I checked all code paths where dict_sys.lock(SRW_LOCK_CALL) is being invoked in MariaDB Server 10.6. The following code paths may invoke log_free_check() :
dict_stats_save() (saving persistent statistics; before 10.6, this was the main trigger of the infamous MDEV-15020 deadlocks)
dict_stats_fetch_from_ps() (loading persistent statistics)
fts_load_user_stopword() (loading stopwords for FULLTEXT INDEX )
(fts_parse_sql() is invoking pars_sql() but not executing it)

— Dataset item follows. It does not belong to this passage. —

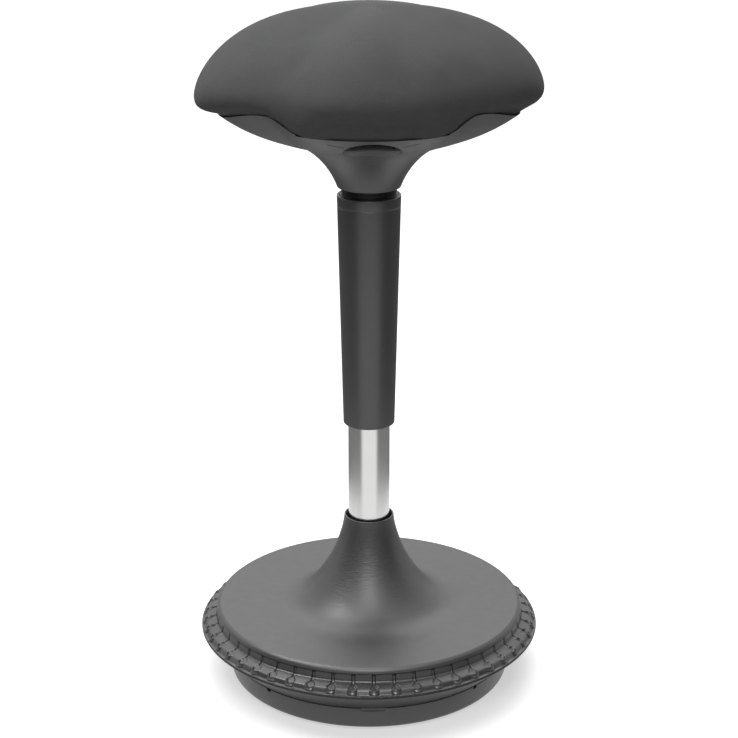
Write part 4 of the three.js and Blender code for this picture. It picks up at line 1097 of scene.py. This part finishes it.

innodb_drop_database() (executing DROP DATABASE ) is accessing FOREIGN KEY constraints; this is subject to change in MDEV-16417
many DDL operations are invoking the InnoDB internal SQL parser to update the InnoDB data dictionary tables while holding exclusive dict_sys.latch
A notable subsystem that is clean in this respect is the loading of table definitions from the InnoDB data dictionary tables into the dict_sys cache.
We might try to alleviate this problem by adding a log_free_check() invocation to each of the functions listed above, right before the dict_sys.lock acquisition. But, I do not think that it would bring much on a heavily loaded server; concurrently other threads would be able to write more log while we were waiting, and the log_free_check() invocation inside que_run_threads_low() could end up waiting again, and that time blocking the progress of many other threads.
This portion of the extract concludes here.